Exercise goal: Your task is to retype each line of the data below exactly.

Records excerpted from a collection

•••••

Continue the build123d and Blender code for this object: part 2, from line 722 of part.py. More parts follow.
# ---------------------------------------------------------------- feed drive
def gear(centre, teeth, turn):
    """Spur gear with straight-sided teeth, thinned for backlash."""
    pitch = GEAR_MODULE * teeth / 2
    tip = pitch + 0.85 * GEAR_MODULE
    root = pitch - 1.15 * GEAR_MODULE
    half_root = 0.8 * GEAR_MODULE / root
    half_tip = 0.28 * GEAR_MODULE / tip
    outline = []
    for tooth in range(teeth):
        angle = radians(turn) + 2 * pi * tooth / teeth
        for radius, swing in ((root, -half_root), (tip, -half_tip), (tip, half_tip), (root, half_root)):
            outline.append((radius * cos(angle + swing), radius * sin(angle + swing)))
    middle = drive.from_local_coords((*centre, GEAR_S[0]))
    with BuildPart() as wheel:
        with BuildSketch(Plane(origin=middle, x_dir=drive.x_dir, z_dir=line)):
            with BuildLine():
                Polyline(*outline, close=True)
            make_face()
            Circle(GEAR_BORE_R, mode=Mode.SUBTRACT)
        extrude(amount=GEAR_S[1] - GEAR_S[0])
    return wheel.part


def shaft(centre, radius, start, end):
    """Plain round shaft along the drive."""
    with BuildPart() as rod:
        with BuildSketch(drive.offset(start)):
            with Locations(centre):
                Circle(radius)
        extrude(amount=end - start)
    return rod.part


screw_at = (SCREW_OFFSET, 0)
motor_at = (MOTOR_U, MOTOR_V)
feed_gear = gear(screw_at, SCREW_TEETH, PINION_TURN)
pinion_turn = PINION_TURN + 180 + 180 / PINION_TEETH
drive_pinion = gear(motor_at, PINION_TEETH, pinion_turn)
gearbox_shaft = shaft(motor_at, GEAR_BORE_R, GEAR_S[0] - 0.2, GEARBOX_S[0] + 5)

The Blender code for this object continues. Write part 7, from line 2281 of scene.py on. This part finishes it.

•••••

Answer to the exercise:
Continue the build123d and Blender code for this object: part 2, from line 722 of part.py. More parts follow.
# ---------------------------------------------------------------- feed drive
def gear(centre, teeth, turn):
    """Spur gear with straight-sided teeth, thinned for backlash."""
    pitch = GEAR_MODULE * teeth / 2
    tip = pitch + 0.85 * GEAR_MODULE
    root = pitch - 1.15 * GEAR_MODULE
    half_root = 0.8 * GEAR_MODULE / root
    half_tip = 0.28 * GEAR_MODULE / tip
    outline = []
    for tooth in range(teeth):
        angle = radians(turn) + 2 * pi * tooth / teeth
        for radius, swing in ((root, -half_root), (tip, -half_tip), (tip, half_tip), (root, half_root)):
            outline.append((radius * cos(angle + swing), radius * sin(angle + swing)))
    middle = drive.from_local_coords((*centre, GEAR_S[0]))
    with BuildPart() as wheel:
        with BuildSketch(Plane(origin=middle, x_dir=drive.x_dir, z_dir=line)):
            with BuildLine():
                Polyline(*outline, close=True)
            make_face()
            Circle(GEAR_BORE_R, mode=Mode.SUBTRACT)
        extrude(amount=GEAR_S[1] - GEAR_S[0])
    return wheel.part


def shaft(centre, radius, start, end):
    """Plain round shaft along the drive."""
    with BuildPart() as rod:
        with BuildSketch(drive.offset(start)):
            with Locations(centre):
                Circle(radius)
        extrude(amount=end - start)
    return rod.part


screw_at = (SCREW_OFFSET, 0)
motor_at = (MOTOR_U, MOTOR_V)
feed_gear = gear(screw_at, SCREW_TEETH, PINION_TURN)
pinion_turn = PINION_TURN + 180 + 180 / PINION_TEETH
drive_pinion = gear(motor_at, PINION_TEETH, pinion_turn)
gearbox_shaft = shaft(motor_at, GEAR_BORE_R, GEAR_S[0] - 0.2, GEARBOX_S[0] + 5)

The Blender code for this object continues. Write part 7, from line 2281 of scene.py on. This part finishes it.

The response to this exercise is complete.